This month, I embarked on one of the most challenging chapters of my career so far: relocating to Singapore to launch Manning & Co’s sister company, Gemstar’s, first Young Entrepreneur’s Program in partnership with Murdoch University.
So far, this initiative has been a huge success – but the journey that led our family here was far from easy.
On my last day in Sydney, it was such a strange and surreal feeling, leaving my house and knowing that this is the beginning of a whole new adventure. I can hardly believe that I’m now here in Singapore, settled in my new home and routine, and working from the Gemstar Innovation Centre of Excellence.
As the mother of two young girls, I couldn’t imagine a more educational, cultural and inspiring experience than to bring my daughters to Singapore with me – and they’re already loving it. The girls have visited Singapore with me on previous Gemstar Trade Missions, but this is their first time living overseas, and my youngest is only seven.
The challenges of finding affordable and accessible schooling in Singapore
When I first seriously considered the move to Singapore, I knew I would need to find a good school for my girls as quickly as possible. I made several phone calls to Singaporean schools and discovered an uncomfortable truth: it was a choice between a hugely expensive international school, or sitting an exam conducted by the Ministry of Education, which doesn’t guarantee a spot for your child, or a choice in which school she can attend.
For me to send the girls to an international school here, it would cost me between $60-$90K for both of them. As a business owner running two businesses including a start-up, there is no way I could justify the cost, as I’m not a big multinational employer.
I briefly considered the local schooling option, but unfortunately, you can’t just move to Singapore and enrol your child at the local school as you can in Australia. Being a small nation, Singapore reserves very few spots for international children. So if international schools aren’t an option, like in my case, schooling is very difficult to access.
To make my move happen, I have had to go down the path of home schooling the girls through distant education. If it wasn’t for me finding the wonderful Sydney-based SDEP of my own accord, I don’t think I would have been able to move over here for the business with my girls. It’s a bit daunting, as on top of everything else, I’m also the girls’ teacher, but I will get some help here to be able to assist the girls with tutoring and homework.
How can we pave the way for other mumpreneurs to relocate and have access to affordable education?
If I didn’t have children to consider, the move here would still have been tricky but nowhere near as prolonged and difficult. I know people who have moved here for their business, but they are men – not women. I don’t know one other woman in my situation who has managed it.
In fact, something I found very surprising was that when I phoned the Australia New Zealand Association here for advice, they couldn’t offer me any – they said that they haven’t heard of many situations like mine. This is because most mothers come with their husbands who are allocated expat salaries that include an international school package.
Those women who do run businesses in Singapore, typically start the business here once their children are in school (catered for the expat salary of their husbands). Clearly, there aren’t many female entrepreneurs who move overseas for their own businesses, have school-age children, and must face the difficulties this presents in a country like Singapore.

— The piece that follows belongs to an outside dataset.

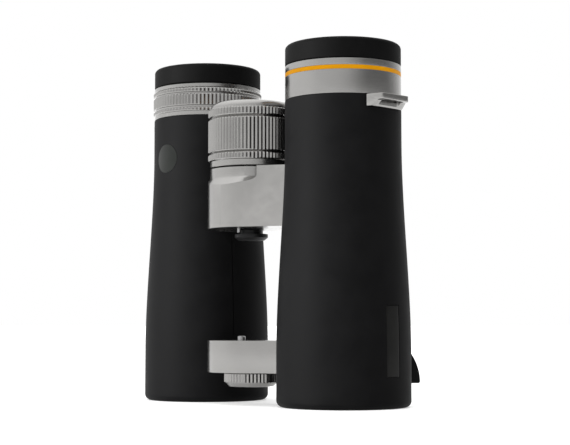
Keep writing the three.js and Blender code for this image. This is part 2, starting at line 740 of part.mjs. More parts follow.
// ---- Assembly ----
function barrel(side) {
  const group = new THREE.Group();
  group.position.set(side.sign * HALF_IPD, 0, 0);
  const own = (name) => `${side.name}_${name}`;
  const frame = side === LEFT ? leftFrame() : rightFrame();
  const fieldCell = side === LEFT ? "left_field_cell" : "right_diopter_cell";
  group.add(
    node(own("frame"), frame, "silver"),
    node(own("armor"), armor(side), "armor"),
    node(own("objective_ring"), objectiveRing(), "black_metal"),
    node(own("objective_lens"), lens(22.3, 8.3, 13.6, 1.6, 1.2), "glass"),
    node(own("focus_cell"), focusCell(side), "black_metal"),
    node(own("focus_lens"), lens(16.9, 57.5, 61.5, 0.3, 1.5), "glass"),
    node(own("prism_holder"), prismHolder(), "black_metal"),
    node(own("prism_a"), prismBlock(PRISM_A), "glass"),
    node(own("prism_b"), prismBlock(PRISM_B), "glass"),
    node(own("eyepiece_tube"), eyepieceTube(), "black_metal"),
    node(fieldCell, ring(12.6, 14.3, 109, 116, FINE_ROUND), "brass"),
    node(own("field_lens"), lens(12.3, 111, 114, 1.5, 1.5), "glass"),
    node(own("eye_lens"), lens(14.3, 131, 136, 2, 0.4), "glass"),
    node(own("strap_lug"), strapLug(side), "silver"),
    node(own("eyecup_sleeve"), eyecupSleeve(), "black_metal"),
    node(own("eyecup"), eyecup(), "eyecup"),
  );
  return group;
}

const leftBarrel = barrel(LEFT);
leftBarrel.add(
  node("left_collar", accentCollar(), "silver"),
  node("left_collar_stripe", accentStripe(), "stripe"),
  node("left_label_plate", labelPlate(), "plate"),
);

const rightBarrel = barrel(RIGHT);
rightBarrel.add(
  node("diopter_ring", diopterRing(), "silver"),
  node("right_badge", badge(), "badge"),
);

const centre = new THREE.Group();
centre.position.set(0, -HINGE_DROP, 0);
centre.add(
  node("focus_wheel", focusWheel(), "silver"),
  node("focus_wheel_cap", focusWheelCap(), "silver"),
  node("focus_spindle", disc(SPINDLE_R, 84.2, 116.6, FINE_ROUND), "steel"),
  node("focus_drive_disc", focusDriveDisc(), "brass"),
  node("upper_hinge_pin", disc(UPPER_PIN_R, 71.6, 83.8, FINE_ROUND), "steel"),
  node("hinge_end_button", hingeEndButton(), "black_metal"),
  node("upper_stop_pin", pinAt(STOP_PIN_AT, STOP_PIN_R, ...STOP_PIN_Z), "steel"),
  node("lower_hinge_pin", lowerHingePin(), "steel"),
  node("lower_dowel_pin", pinAt(DOWEL_AT, DOWEL_R, ...DOWEL_Z), "steel"),
  node("tripod_cap", tripodCap(), "silver"),
  node("tripod_cap_seal", ring(...SEAL_R, ...SEAL_Z), "armor"),
);

const group = new THREE.Group();
group.add(leftBarrel, rightBarrel, centre);

export default group;
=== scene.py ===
"""Open-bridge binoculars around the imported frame: fine meshes and materials for every visible piece.

Pieces are drawn in millimetres in the frame's axes (+Z to the eyepieces, +X to the left barrel,
-Y to the hinge side) and scaled to metres when their mesh is made.
"""
import json
import math

import bmesh
import bpy
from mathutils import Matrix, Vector

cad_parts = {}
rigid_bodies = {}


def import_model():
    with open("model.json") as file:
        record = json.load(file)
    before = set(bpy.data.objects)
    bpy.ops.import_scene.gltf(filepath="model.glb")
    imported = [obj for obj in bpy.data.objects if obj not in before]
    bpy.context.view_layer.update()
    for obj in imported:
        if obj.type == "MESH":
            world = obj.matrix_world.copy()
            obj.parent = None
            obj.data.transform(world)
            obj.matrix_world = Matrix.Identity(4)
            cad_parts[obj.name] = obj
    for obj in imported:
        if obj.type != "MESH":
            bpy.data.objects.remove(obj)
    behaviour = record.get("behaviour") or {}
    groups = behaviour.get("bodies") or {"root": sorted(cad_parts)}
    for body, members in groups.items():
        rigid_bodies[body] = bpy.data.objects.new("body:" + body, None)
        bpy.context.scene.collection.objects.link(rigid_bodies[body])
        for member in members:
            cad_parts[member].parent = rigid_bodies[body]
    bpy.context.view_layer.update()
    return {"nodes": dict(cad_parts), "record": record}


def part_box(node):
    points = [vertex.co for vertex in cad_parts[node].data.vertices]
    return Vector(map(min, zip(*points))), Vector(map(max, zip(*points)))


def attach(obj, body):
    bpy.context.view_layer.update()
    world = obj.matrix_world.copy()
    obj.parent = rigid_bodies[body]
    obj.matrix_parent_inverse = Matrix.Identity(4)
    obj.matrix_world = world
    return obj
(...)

It appears that I am a rarity in this respect. Many people are shocked when they ask which international school my girls are going to and I reply: “They aren’t. They will be home schooled.”
Meanwhile, the Singapore Government is beginning to introduce more reasonably-priced international schools (i.e. $15k a year per student). However, these schools are typically new and only cater for Kindy and Year 1 – not Year 2 and Year 5 as I require.
Change is slow, and I hope that by drawing attention to this issue, I can help other female entrepreneurs with children to achieve their dreams and aspirations regionally and globally.